> TASK OBJECTIVE
Start at the line containing "meeting = fork" and stop at the line containing "bpy.data.objects.remove(obj)"; copy those lines exactly, both ends included, and no others.

> AVAILABLE DATA
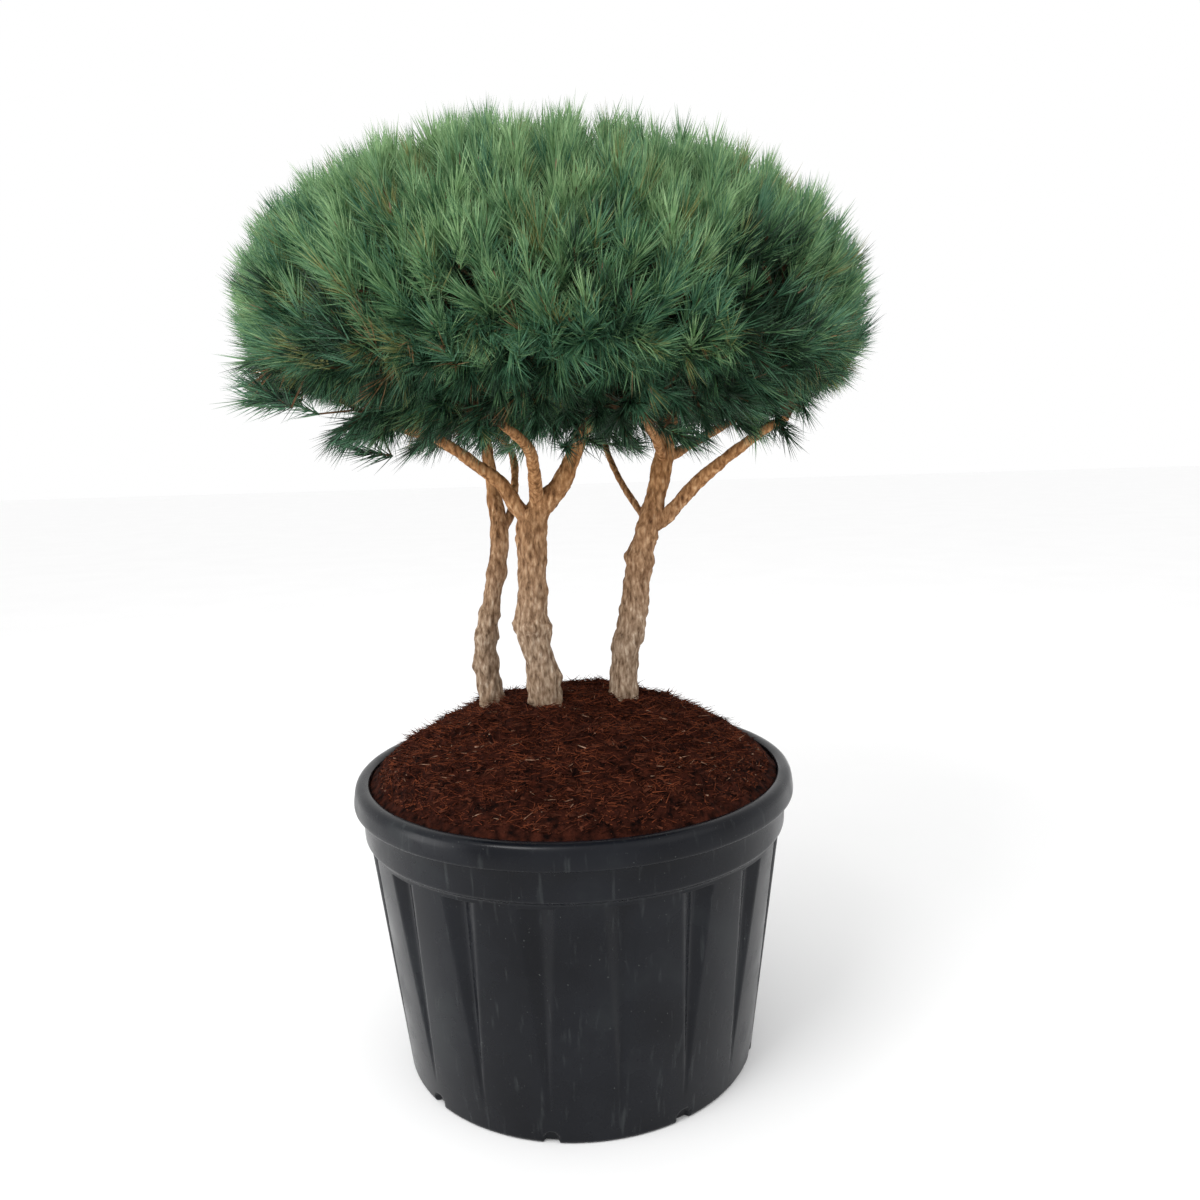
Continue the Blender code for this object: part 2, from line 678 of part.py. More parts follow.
def grow_mass(name, places, lines, finish):
    """A stem, twigs that branch from it to every tuft, a core and the tufts, fused to one body."""
    rng = random.Random(SEED + list(MASSES).index(name))
    limb, middle = MASSES[name]
    planes = cell_planes(name)
    centre = np.array([*middle, CORE_MIDDLE])
    line, radii = stem_line(limb, centre)
    pieces = [add_object("core", core_mesh(centre, planes)), add_object("stem", sweep(line, radii, BOUGH_SIDES))]
    tufts = []
    for point in places:
        way = tuft_direction(point, rng)
        form = tuft_form(point, way, planes, rng)
        root, ring, _, tips = form
        crossed = any((spot - start) @ normal > -0.0003 for spot in [root, *ring] for start, normal in planes)
        if crossed or any(touches_limb(root, tip, 0.002, lines) for tip in tips):
            continue
        tufts.append(form)
        pieces.append(add_object("tuft", tuft_mesh(*form)))
    forks = [line[2] + (centre - line[2]) * (0.15 + 0.5 * count / BRANCHES) for count in range(BRANCHES)]
    by_angle = sorted(tufts, key=lambda form: math.atan2(*(form[0] - centre)[1::-1]))
    share = math.ceil(len(by_angle) / BRANCHES)
    for count, fork in enumerate(forks):
        group = by_angle[count * share:(count + 1) * share]
        if not group:
            continue
        meeting = fork + (np.mean([form[0] for form in group], axis=0) - fork) * 0.5
        if touches_limb(meeting, meeting, TWIG_RADIUS, lines):
            continue
        pieces.append(twig_object(fork, meeting, TWIG_RADIUS * 1.3))
        for root, ring, _, _ in group:
            end = root + (np.mean(ring, axis=0) - root) * 0.6
            if not touches_limb(meeting, end, TWIG_RADIUS, lines):
                pieces.append(twig_object(meeting, end, TWIG_RADIUS))
    return fuse(name, pieces, finish)


def main():
    clear_scene()
    plastic = principled("pot_plastic", (0.022, 0.026, 0.030), 0.42)
    mulch = principled("soil_mulch", (0.085, 0.030, 0.014), 0.95)
    bark = principled("bark", (0.30, 0.20, 0.12), 0.85)
    needles = principled("needles", (0.055, 0.150, 0.075), 0.55)
    make_pot(plastic)
    make_limbs(bark)
    make_soil(mulch, [grown_copy(name) for name in TRUNKS])
    lines = limb_lines()
    for name, places in tuft_places().items():
        grow_mass(name, places, lines, needles)


main()
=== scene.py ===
import bpy
import math
import numpy as np
from mathutils import Matrix


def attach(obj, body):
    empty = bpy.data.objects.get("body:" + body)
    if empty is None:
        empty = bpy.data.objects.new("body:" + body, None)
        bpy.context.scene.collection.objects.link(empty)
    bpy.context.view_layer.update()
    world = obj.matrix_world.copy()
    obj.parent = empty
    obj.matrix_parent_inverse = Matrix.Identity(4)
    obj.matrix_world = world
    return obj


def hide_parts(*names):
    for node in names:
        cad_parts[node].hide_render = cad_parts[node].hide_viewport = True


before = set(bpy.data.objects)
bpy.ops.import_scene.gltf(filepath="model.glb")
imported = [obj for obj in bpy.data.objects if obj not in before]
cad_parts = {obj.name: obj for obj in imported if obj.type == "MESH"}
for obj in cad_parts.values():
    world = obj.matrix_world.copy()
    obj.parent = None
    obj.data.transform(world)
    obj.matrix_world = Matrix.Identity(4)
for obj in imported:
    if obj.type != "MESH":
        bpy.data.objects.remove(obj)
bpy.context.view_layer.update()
rng = np.random.default_rng(41)


# Small helpers: meshes
def meshPiece(name, points, faces, finish, replaced=(), smooth=False):
    # faces is an array of rows of three or four vertex numbers
    mesh = bpy.data.meshes.new(name)
    count, corners = faces.shape
    mesh.vertices.add(len(points))
    mesh.vertices.foreach_set("co", np.asarray(points, dtype=np.float32).ravel())
    mesh.loops.add(count * corners)
    mesh.loops.foreach_set("vertex_index", faces.astype(np.int32).ravel())
    mesh.polygons.add(count)
    mesh.polygons.foreach_set("loop_start", np.arange(0, count * corners, corners, dtype=np.int32))
    mesh.polygons.foreach_set("use_smooth", np.full(count, smooth))
    mesh.update(calc_edges=True)
    mesh.materials.append(finish)
    piece = bpy.data.objects.new(name, mesh)
    bpy.context.scene.collection.objects.link(piece)
    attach(piece, "root")
    if replaced:
        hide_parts(*replaced)
    return piece


def gridFaces(rows, columns):
    # quads between neighbouring rows of a grid whose columns close into a ring
    row, column = np.meshgrid(np.arange(rows - 1), np.arange(columns), indexing="ij")
    after = (column + 1) % columns
    quads = np.stack([row * columns + column, row * columns + after,
                      (row + 1) * columns + after, (row + 1) * columns + column], axis=-1)
    return quads.reshape(-1, 4)


def closedRings(rows, columns):
    # the same grid in triangles, and a fan from each end ring to one of the two points that follow the grid
    quads = gridFaces(rows, columns)
    column = np.arange(columns)
    after = (column + 1) % columns
    top = (rows - 1) * columns
    low = np.stack([np.full(columns, rows * columns), after, column], axis=1)
    high = np.stack([np.full(columns, rows * columns + 1), top + column, top + after], axis=1)
    return np.vstack([quads[:, [0, 1, 2]], quads[:, [0, 2, 3]], low, high])


def joined(sets):
    # several pairs of points and faces made one, each set's vertex numbers moved past those before it
    shifts = np.cumsum([0] + [len(points) for points, _ in sets])
    faces = [own + shift for (_, own), shift in zip(sets, shifts)]
    return np.vstack([points for points, _ in sets]), np.vstack(faces)


def unit(rows, least=1e-6):
    # each row divided by its length
    return rows / np.maximum(np.linalg.norm(rows, axis=1), least)[:, None]


def acrossWays(way):
    # two unit directions square to each row's way and to each other
    helper = np.where(np.abs(way[:, 2:3]) < 0.9, [[0.0, 0.0, 1.0]], [[1.0, 0.0, 0.0]])
    side = unit(np.cross(way, helper))
    return side, np.cross(way, side)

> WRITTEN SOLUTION
        meeting = fork + (np.mean([form[0] for form in group], axis=0) - fork) * 0.5
        if touches_limb(meeting, meeting, TWIG_RADIUS, lines):
            continue
        pieces.append(twig_object(fork, meeting, TWIG_RADIUS * 1.3))
        for root, ring, _, _ in group:
            end = root + (np.mean(ring, axis=0) - root) * 0.6
            if not touches_limb(meeting, end, TWIG_RADIUS, lines):
                pieces.append(twig_object(meeting, end, TWIG_RADIUS))
    return fuse(name, pieces, finish)


def main():
    clear_scene()
    plastic = principled("pot_plastic", (0.022, 0.026, 0.030), 0.42)
    mulch = principled("soil_mulch", (0.085, 0.030, 0.014), 0.95)
    bark = principled("bark", (0.30, 0.20, 0.12), 0.85)
    needles = principled("needles", (0.055, 0.150, 0.075), 0.55)
    make_pot(plastic)
    make_limbs(bark)
    make_soil(mulch, [grown_copy(name) for name in TRUNKS])
    lines = limb_lines()
    for name, places in tuft_places().items():
        grow_mass(name, places, lines, needles)


main()
=== scene.py ===
import bpy
import math
import numpy as np
from mathutils import Matrix


def attach(obj, body):
    empty = bpy.data.objects.get("body:" + body)
    if empty is None:
        empty = bpy.data.objects.new("body:" + body, None)
        bpy.context.scene.collection.objects.link(empty)
    bpy.context.view_layer.update()
    world = obj.matrix_world.copy()
    obj.parent = empty
    obj.matrix_parent_inverse = Matrix.Identity(4)
    obj.matrix_world = world
    return obj


def hide_parts(*names):
    for node in names:
        cad_parts[node].hide_render = cad_parts[node].hide_viewport = True


before = set(bpy.data.objects)
bpy.ops.import_scene.gltf(filepath="model.glb")
imported = [obj for obj in bpy.data.objects if obj not in before]
cad_parts = {obj.name: obj for obj in imported if obj.type == "MESH"}
for obj in cad_parts.values():
    world = obj.matrix_world.copy()
    obj.parent = None
    obj.data.transform(world)
    obj.matrix_world = Matrix.Identity(4)
for obj in imported:
    if obj.type != "MESH":
        bpy.data.objects.remove(obj)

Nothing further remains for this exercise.